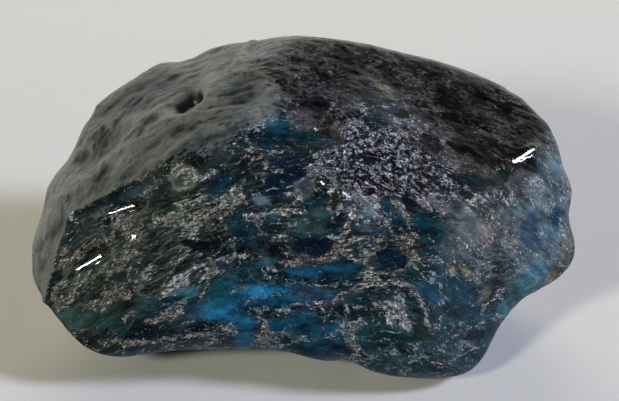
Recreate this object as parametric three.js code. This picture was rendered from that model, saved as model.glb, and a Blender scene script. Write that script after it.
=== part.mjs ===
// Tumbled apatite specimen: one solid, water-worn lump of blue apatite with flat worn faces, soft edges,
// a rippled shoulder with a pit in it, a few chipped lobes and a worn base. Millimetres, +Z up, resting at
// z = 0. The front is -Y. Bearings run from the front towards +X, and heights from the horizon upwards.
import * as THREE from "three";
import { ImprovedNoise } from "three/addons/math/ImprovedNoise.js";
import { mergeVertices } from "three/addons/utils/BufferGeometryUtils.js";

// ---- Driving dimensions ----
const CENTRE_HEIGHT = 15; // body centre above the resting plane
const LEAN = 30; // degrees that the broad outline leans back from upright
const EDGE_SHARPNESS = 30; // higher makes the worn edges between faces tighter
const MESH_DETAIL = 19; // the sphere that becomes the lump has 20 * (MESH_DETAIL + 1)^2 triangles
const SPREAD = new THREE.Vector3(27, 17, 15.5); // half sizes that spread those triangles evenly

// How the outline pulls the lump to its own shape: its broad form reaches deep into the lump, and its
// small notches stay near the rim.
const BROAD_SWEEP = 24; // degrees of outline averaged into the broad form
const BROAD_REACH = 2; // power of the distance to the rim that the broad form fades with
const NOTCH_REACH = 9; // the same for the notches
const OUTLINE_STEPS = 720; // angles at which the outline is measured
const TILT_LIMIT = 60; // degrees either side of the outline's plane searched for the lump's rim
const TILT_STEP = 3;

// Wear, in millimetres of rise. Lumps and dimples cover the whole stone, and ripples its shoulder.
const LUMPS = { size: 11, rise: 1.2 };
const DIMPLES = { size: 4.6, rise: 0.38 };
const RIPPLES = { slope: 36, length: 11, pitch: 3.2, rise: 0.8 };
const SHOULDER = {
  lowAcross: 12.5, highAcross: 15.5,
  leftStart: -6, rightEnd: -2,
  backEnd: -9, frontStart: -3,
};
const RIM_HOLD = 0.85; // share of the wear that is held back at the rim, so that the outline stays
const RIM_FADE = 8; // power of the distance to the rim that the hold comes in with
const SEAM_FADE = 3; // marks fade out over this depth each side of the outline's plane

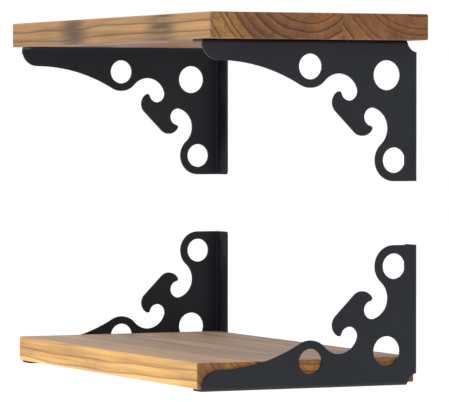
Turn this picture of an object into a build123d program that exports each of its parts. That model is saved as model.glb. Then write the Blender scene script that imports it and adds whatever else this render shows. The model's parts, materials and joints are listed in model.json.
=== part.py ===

###

Reproduce only the lines from the top of the material through the one bearing "const SPREAD = new", each exactly as it stands.

• [Final answer]:
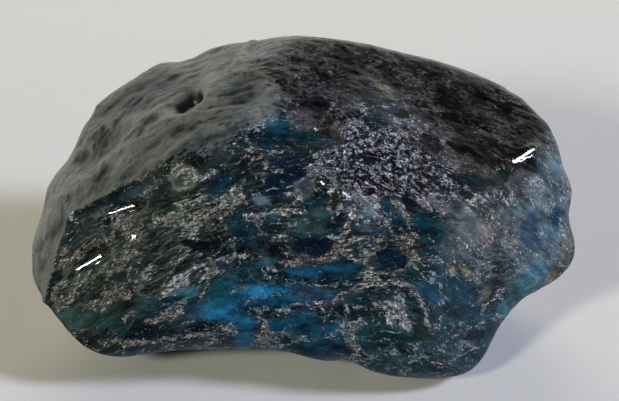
Recreate this object as parametric three.js code. This picture was rendered from that model, saved as model.glb, and a Blender scene script. Write that script after it.
=== part.mjs ===
// Tumbled apatite specimen: one solid, water-worn lump of blue apatite with flat worn faces, soft edges,
// a rippled shoulder with a pit in it, a few chipped lobes and a worn base. Millimetres, +Z up, resting at
// z = 0. The front is -Y. Bearings run from the front towards +X, and heights from the horizon upwards.
import * as THREE from "three";
import { ImprovedNoise } from "three/addons/math/ImprovedNoise.js";
import { mergeVertices } from "three/addons/utils/BufferGeometryUtils.js";

// ---- Driving dimensions ----
const CENTRE_HEIGHT = 15; // body centre above the resting plane
const LEAN = 30; // degrees that the broad outline leans back from upright
const EDGE_SHARPNESS = 30; // higher makes the worn edges between faces tighter
const MESH_DETAIL = 19; // the sphere that becomes the lump has 20 * (MESH_DETAIL + 1)^2 triangles
const SPREAD = new THREE.Vector3(27, 17, 15.5); // half sizes that spread those triangles evenly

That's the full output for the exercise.